Sunday 9 February 2020

UNDERWATER

CONTAINS SOME SPOILERS

Glug, glug, glug... These things always go in cycles so it's hardly surprising that sooner or later someone would resurrect the marine base horror movie: just like Alien except on the sea bed instead of outer space. They could just as easily have been set in moonbases or space cargo freighters: bickering crews, lots of corridors and airlocks, clunky protective suits and flashing warning signs. But the fact is if you're old enough to remember James Cameron's The Abyss, you can probably remember the knockoffs floating in its wake, the most notable being Leviathan and Deep Star Six and thirty years later we really haven't moved on very much.
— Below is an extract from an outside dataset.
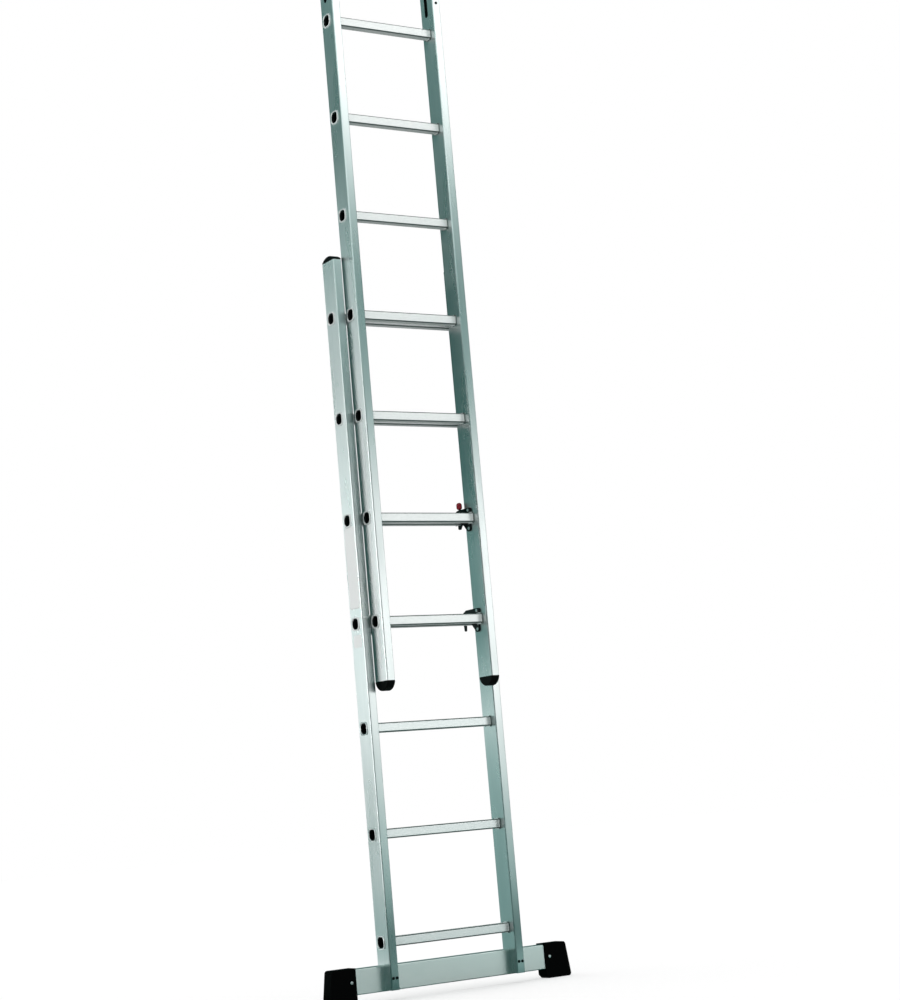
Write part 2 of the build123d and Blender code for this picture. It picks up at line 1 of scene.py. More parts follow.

Underwater is pure monster hokum: seven miles down at the bottom of the Mariana Trench, following some violent unspecified quake, the hull integrity drops to a worrying 70% on a massive gas drilling rig, and a handful of survivors have to make their way across the sea bed, in near-total darkness and with limited oxygen, to another station hopefully equipped with escape pods. But they are not alone down there, and that wasn't a natural earthquake...

Kristen Stewart has close-cropped hair and wears glasses because she's an engineer, but she also gets to wander round in her pants because it's essentially the Ripley role from Alien and we all remember Sigourney Weaver's last-reel strip to her frankly ridiculously tiny skimpies. (Hilariously, the given reason for everyone going down to their undies is that their legs won't fit in the massive pressure suits.) Sadly Underwater doesn't have the depth (sorry) or the complexity of Alien: it's a simple A-to-B trek while avoiding the numerous gribbley monsters and the one absolutely massive gribbley monster, which is allegedly something out of HP Lovecraft.

It looks nice (Bojan Bazelli's photography is terrific), except for the overly if justifiably murky exteriors, but what's really surprising is that there's nothing very surprising about it. It plays pretty much as you'd expect as you're watching it and it doesn't do anything out of its very limited comfort zone. It's also a little difficult to accept the seriousness of the blueprints flashing on screen under the opening credits when they don't even spell "buoyancy" correctly. Still, I have a soft spot for SF base movies, whether Martian or marine, and even when they're not doing anything that startling I'm happy enough when the familiar paces are walked through with reasonable efficiency. But sadly Underwater doesn't have very much more to offer than efficiency.